Susceptible oysters become infected from some unknown environmental source and die from May through October in the Chesapeake region. Initial infections occur in the epithelia of the gills

MSX Disease

and palps. From these epithelia, H. nelsoni colonizes connective tissues and large, multinucleate H. nelsoni plasmodia (to 50 µm; Fig. 2) spread throughout the host.

Spores, presumably a cell form essential to transmission of the parasite, form in the digestive tubules, primarily of younger oysters. Salinity plays a key role in determining the distribution of H. nelsoni.

The parasite cannot withstand salinities below 10 ppt for more than 2 weeks when temperatures are above 20 °C, so periods of low salinity, particularly in the warmer months, effectively purge MSX from oyster beds.

Following Tropical Storm Agnes in June 1972, for example, H. nelsoni disappeared from most Chesapeake Bay oyster populations. The effects of temperature are more subtle and complicated. Studies in Delaware Bay indicated that although H. nelsoni can proliferate rapidly at temperatures from 5 to 20 °C, resistant oysters can manage H. nelsoni at higher temperatures while susceptible oysters cannot.
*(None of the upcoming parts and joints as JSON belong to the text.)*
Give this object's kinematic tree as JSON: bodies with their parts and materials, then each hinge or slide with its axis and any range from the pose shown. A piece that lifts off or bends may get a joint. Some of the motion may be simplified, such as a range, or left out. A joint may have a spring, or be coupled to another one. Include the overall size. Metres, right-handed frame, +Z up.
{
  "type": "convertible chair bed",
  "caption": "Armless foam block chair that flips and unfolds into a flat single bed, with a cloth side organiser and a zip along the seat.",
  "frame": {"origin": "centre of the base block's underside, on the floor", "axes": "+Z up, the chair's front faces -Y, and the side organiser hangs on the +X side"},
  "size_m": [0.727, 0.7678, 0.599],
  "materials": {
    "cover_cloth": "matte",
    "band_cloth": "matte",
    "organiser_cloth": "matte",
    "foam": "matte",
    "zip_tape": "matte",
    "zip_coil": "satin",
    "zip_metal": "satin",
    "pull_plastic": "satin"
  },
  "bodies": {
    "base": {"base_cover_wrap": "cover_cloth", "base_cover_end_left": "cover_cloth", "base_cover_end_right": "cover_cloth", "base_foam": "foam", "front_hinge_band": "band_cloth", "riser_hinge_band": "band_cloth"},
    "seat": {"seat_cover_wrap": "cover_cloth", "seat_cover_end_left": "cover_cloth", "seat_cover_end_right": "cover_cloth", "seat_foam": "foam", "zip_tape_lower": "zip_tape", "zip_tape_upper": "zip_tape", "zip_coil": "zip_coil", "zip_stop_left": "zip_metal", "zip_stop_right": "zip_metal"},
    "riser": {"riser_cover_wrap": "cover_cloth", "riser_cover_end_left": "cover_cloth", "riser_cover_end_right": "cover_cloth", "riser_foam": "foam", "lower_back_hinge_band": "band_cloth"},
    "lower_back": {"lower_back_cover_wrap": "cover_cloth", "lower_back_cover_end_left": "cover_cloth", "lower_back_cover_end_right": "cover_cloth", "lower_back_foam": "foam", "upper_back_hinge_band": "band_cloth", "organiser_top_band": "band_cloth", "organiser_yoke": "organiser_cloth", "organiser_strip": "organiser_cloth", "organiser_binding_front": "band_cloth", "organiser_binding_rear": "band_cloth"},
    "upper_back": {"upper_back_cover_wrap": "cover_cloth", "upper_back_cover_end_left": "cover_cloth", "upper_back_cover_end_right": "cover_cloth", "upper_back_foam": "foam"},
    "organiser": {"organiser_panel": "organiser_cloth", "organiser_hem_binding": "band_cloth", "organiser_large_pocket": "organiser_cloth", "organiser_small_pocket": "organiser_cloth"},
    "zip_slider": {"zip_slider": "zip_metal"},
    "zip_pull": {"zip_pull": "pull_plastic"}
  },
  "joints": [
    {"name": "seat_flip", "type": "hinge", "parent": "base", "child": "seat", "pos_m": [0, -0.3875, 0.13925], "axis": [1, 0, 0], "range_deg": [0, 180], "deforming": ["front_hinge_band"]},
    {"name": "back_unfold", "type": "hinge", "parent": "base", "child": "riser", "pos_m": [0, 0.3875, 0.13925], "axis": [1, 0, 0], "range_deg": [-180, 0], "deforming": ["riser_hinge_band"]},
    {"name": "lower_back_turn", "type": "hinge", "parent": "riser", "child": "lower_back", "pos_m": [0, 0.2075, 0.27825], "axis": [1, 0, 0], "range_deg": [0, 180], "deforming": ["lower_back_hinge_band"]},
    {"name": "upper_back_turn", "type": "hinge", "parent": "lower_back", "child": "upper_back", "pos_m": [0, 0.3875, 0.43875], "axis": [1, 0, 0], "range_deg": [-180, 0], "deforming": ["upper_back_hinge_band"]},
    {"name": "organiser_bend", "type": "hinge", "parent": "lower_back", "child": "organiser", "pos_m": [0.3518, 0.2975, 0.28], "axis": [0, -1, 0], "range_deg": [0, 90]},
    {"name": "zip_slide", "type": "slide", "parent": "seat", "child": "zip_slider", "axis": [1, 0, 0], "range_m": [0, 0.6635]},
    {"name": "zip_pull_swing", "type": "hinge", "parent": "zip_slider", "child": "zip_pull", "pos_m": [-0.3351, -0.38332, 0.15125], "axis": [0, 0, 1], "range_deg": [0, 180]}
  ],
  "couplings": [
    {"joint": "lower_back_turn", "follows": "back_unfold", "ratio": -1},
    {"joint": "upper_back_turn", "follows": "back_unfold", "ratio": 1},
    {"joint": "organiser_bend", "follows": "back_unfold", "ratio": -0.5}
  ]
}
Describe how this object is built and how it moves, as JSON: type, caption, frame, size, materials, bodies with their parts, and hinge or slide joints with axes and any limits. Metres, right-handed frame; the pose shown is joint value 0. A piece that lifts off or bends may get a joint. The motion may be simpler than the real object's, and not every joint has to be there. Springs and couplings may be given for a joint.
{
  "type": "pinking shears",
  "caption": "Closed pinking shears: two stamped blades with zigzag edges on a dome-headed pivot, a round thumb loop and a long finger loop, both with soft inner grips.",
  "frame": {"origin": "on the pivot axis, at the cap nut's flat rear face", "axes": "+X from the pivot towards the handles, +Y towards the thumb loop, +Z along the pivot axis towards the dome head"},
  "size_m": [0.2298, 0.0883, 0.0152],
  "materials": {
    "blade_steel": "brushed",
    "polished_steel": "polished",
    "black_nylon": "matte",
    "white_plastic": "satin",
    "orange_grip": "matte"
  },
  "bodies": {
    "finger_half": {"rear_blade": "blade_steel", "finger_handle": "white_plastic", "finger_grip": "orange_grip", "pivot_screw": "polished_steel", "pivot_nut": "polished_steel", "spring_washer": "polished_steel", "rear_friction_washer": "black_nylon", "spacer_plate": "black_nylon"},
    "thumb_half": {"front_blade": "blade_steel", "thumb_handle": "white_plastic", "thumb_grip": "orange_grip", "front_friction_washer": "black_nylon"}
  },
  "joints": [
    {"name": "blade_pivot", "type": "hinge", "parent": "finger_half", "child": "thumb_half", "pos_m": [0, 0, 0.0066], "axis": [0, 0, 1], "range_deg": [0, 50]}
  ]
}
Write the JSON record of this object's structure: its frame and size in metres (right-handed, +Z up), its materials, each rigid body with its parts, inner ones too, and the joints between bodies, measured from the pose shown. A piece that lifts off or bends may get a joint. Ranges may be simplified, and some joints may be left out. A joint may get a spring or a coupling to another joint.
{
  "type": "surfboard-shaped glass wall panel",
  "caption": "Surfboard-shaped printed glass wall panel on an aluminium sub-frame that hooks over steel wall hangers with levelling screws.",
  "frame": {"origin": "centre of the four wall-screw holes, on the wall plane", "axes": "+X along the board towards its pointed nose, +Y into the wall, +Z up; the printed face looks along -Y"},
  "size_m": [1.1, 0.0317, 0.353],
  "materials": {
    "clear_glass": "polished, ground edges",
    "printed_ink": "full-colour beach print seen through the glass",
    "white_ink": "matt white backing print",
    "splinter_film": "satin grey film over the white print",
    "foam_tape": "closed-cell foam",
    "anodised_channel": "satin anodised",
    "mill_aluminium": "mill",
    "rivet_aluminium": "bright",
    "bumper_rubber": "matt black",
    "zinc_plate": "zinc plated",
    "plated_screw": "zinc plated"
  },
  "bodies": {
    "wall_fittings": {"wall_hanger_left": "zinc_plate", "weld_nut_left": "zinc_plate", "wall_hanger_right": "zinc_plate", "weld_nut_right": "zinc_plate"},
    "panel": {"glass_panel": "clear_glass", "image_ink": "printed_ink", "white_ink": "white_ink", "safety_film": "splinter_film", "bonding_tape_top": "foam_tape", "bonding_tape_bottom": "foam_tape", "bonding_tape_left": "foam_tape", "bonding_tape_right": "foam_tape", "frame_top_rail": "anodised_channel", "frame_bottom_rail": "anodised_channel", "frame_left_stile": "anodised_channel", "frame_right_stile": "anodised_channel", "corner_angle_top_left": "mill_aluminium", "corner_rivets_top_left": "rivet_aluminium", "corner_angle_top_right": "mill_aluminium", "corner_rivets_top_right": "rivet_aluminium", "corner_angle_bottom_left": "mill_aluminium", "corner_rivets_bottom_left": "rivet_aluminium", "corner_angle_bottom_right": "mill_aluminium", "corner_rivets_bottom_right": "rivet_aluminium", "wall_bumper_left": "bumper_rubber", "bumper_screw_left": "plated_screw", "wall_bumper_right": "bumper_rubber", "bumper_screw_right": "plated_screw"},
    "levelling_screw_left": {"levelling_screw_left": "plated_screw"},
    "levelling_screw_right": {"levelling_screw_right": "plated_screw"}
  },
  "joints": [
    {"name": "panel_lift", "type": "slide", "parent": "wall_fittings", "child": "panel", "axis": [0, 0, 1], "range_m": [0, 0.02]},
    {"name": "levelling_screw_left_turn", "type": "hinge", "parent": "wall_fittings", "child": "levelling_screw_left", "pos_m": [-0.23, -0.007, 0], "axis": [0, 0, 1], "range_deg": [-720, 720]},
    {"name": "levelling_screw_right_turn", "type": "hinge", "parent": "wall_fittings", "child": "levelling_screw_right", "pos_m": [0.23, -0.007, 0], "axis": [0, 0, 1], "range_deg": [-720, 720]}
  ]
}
The apparent insignificance of H. nelsoni south of Virginia—and its absence from the Gulf—may relate partly to temperature, in that warm southern water may favor the oyster’s defenses over the parasite. The distribution of MSX disease may also be influenced by the distribution and abundance of H. nelsoni’s unknown intermediate host(s).
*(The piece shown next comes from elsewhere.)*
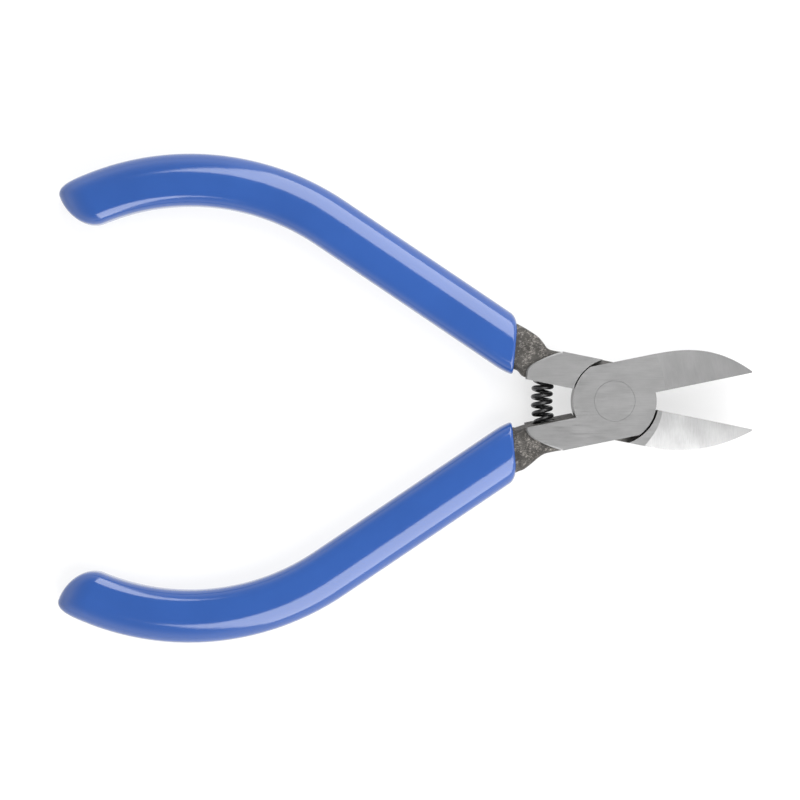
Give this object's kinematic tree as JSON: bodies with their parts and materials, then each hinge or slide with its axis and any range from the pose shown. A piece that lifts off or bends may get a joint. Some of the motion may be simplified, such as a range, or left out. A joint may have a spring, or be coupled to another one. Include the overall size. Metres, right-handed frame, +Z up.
{
  "type": "flush cutter",
  "caption": "Small spring-opened flush cutter with a riveted lap joint, short pointed jaws, a coil spring between the arms and curved handles dipped in blue vinyl.",
  "frame": {"origin": "pivot rivet's axis at the head's flat back face, which lies on the bench", "axes": "+X along the tool towards the jaw tips, +Y across it towards the rear half's handle, +Z up along the rivet towards the front face"},
  "size_m": [0.1102, 0.0777, 0.008],
  "materials": {
    "ground_steel": "ground",
    "rivet_steel": "ground flush",
    "blackened_wire": "black oxide",
    "blue_vinyl": "gloss, dipped"
  },
  "bodies": {
    "front": {"front_half": "ground_steel", "pivot_rivet": "rivet_steel", "return_spring": "blackened_wire", "front_grip": "blue_vinyl"},
    "rear": {"rear_half": "ground_steel", "rear_grip": "blue_vinyl"}
  },
  "joints": [
    {"name": "pivot", "type": "hinge", "parent": "front", "child": "rear", "pos_m": [0, 0, 0.004], "axis": [0, 0, 1], "range_deg": [0, 22.9], "stiffness_Nm_per_rad": 1.8, "deforming": ["return_spring"]}
  ]
}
The management of MSX in disease-enzootic waters begins with the use of disease-resistant oyster stocks, which have been in development since the 1960s. These oysters either resist infection entirely or are able to restrict parasites to gill and palp epithelia.

Few resistant oysters are killed by MSX. Even wild oysters from the Mid-Atlantic have developed some MSX resistance; very little MSX disease is observed in adult oysters in the Mid-Atlantic, while naïve oysters transplanted from low salinity waters are greatly affected. Aquaculturists in the Gulf of Mexico should avoid introducing H. nelsoni from Atlantic waters.

SSO disease in eastern oysters:

SSO disease in C. virginica is caused by the protistan parasite Haplosporidium costale, a relative of the MSX disease agent H. nelsoni that generally occurs in higher salinity (? 20 ppt) coastal waters. SSO refers to Sea Side Organism, as this protist was first known.

It was discovered in Virginia’s coastal sounds during the initial investigations on MSX, and is now known to range north from Virginia to the Atlantic provinces of Canada.

SSO Disease

In Virginia waters, H. costale parasitism and the associated SSO disease and mortality display a distinct seasonality, peaking sharply in April-June of each year. New infections at this time coincide with the deaths of previously infected oysters, though transmission is still thought to occur through some intermediate host(s).

Infection probably occurs through digestive tubules, with multinucleate parasite plasmodia (like those of H. nelsoni, but smaller, to 10 µm) then proliferating in connective tissues. Spores form in the connective tissues (Fig. 3).

While SSO disease has been reported to cause more than 50 percent mortality, it is unlikely that it does so today, at least in Virginia waters. While a maximum of 56 percent of adult oysters were infected by H. costale at one Virginia site in April 2008, the percentage of advanced infections was just 4 percent and the parasite could barely be detected (4 percent prevalence) 1 month later.

Compared with P. marinus, H. costale is a minor pathogen in the region today. Where it does occur, planting fast growing oyster seed after the peak infection period (April- June) should ensure minimal problems the subsequent spring, and allow oysters to grow to market size before serious problems develop the following year.